Wheels of Justice
New excise tax and its effective date
‘Parties must make sure that both freely consent and understand terms of sale’
Delivery is delayed for my brand-new car to after the implementation of the revised excise tax. Will I be affected by a price change?
No, the buyer should not be liable for any increase in the purchase price brought about by the excise tax on cars taking effect before the car dealership delivers the unit. If the dealership fails to deliver the unit within the agreed period of time, it will be in breach of its obligations under the sales order or contract and will be liable for damages to the buyer. This answer assumes that, under a confirmed sales order or contract, the buyer paid a down payment and that the car dealership has promised to deliver for an agreed purchase price and within an agreed period of time.
Read the fine print; the terms and conditions of sale may vary among car brands and among car dealerships for the same brand. While there may be an agreed period for the dealership to deliver the unit, it might have the right to extend the period of delivery or the right to unilaterally cancel or terminate sales contract.
I am sure you’ve heard the car salesman warn the buyer: “It is better to buy a car now while it’s still cheaper, as the proposed excise tax will raise car prices effective January 1st, 2018.” The buyer must expect the salesman to employ scare tactics and sales talk to close the deal before the excise tax takes effect; after all, he fears that his sales volume will be much less upon implementation.

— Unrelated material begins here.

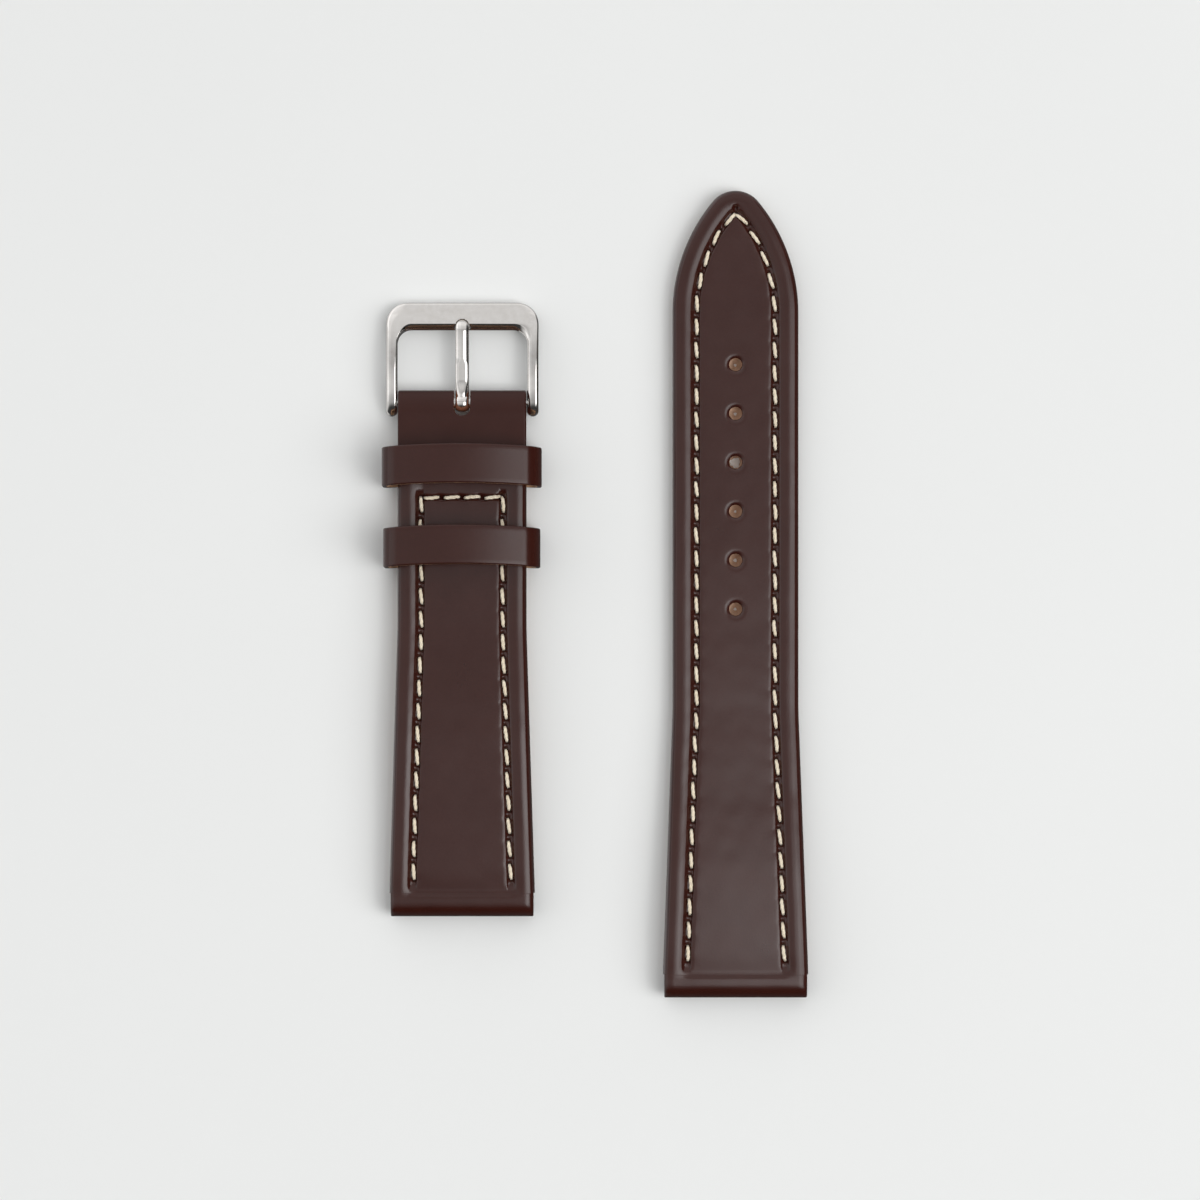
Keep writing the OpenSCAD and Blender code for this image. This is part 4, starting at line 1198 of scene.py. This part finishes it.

And to avoid the price increase, you take the plunge. You order your car and make the down payment. You’re just anxiously waiting for the dealership to deliver your brand-new unit.
Ideally, the buyer and the salesman should discuss all the terms and conditions of the sales order or contract. The parties must make sure that they both freely consent and understand the terms of sale, particularly the effect of car dealership’s failure to deliver the car before the implementation of the new excise tax.
According to various news reports, Congress recently passed the administration’s tax reform package contained in House Bill No. 5636, or the Tax Reform for Acceleration and Inclusion (TRAIN) bill, after President Duterte certified the bill as an urgent piece of legislation. This tax reform aims to help fund the Duterte administration’s 10-point socioeconomic agenda for inclusive growth. The increased excise taxes on vehicles seeks to generate additional revenue to finance the country’s infrastructure needs and to solve the traffic crisis in Metro Manila.
Under House Bill No. 5636, the excise tax on vehicles will increase according to a tax rate or schedule based on the net manufacturer’s price or the importer’s selling price, to be implemented in two phases: the first effective on January 1st, 2018, and the second effective on January 1st, 2019. As the Senate is still scheduled to deliberate on the House Bill in the coming months, the true effective date is still to be set.
We can safely assume that the existing rules and regulations (BIR Revenue Regulations No.
25-2003 and No. 60-2003) governing the imposition of excise taxes on vehicles will essentially be the same, or similar to the rules and regulations to govern the imposition of excise taxes on vehicles under the new law. These provide a strict procedure of inventory, control, approval, and collection of excise-tax payments from the manufacturer, the assembler, or the importer before the removal of the car from its place of production or assembly, or from the custody of the Bureau of Customs.
In simple terms, the liability for excise taxes is determined by the removal of the car from its place of production or assembly, or from the custody of the Bureau of Customs. It is not triggered by the date of delivery to the dealership or to the buyer. It is possible that the excise taxes were paid, and that the delay was simply in the delivery to the dealership and/or the buyer.
The taxation of imported CBU vehicles that arrive at the Bureau of Customs before the implementation of the new excise tax law will be governed by the existing tax law prevailing at the time of their importation into the Philippines, provided the corresponding Import Entry Declaration has been filed, and the appropriate taxes and customs duties have been paid to the Bureau of Customs. The regulations are so strict that even the value of the air-conditioner, the radio, or the wheels—including the cost of installation thereof, whether or not the same were actually installed in the automobile—forms part of the net selling price.
Accordingly, the dealership and its salesman should be able to reasonably predict the delivery date of the car to the buyer. After all, the chain of events leading up to the effective date for excise taxes and up to the delivery to the buyer can be easily identified in advance.
Upon the effective date of the new excise taxes, the manufacturer/assembler or importer cannot simply change the declared selling price of any car, without filing a sworn statement with the Bureau of Internal Revenue before the said car is removed from its place of production or assembly or before its removal from the Bureau of Customs custody. Any discount at the dealership will not affect the amount due for excise taxes because the excise tax would have already been paid.
In the end, the manufacturer or importer will inevitably pass the expense for excise taxes to the dealership. In turn, the dealership will pass the additional expense for excise tax to the buyer.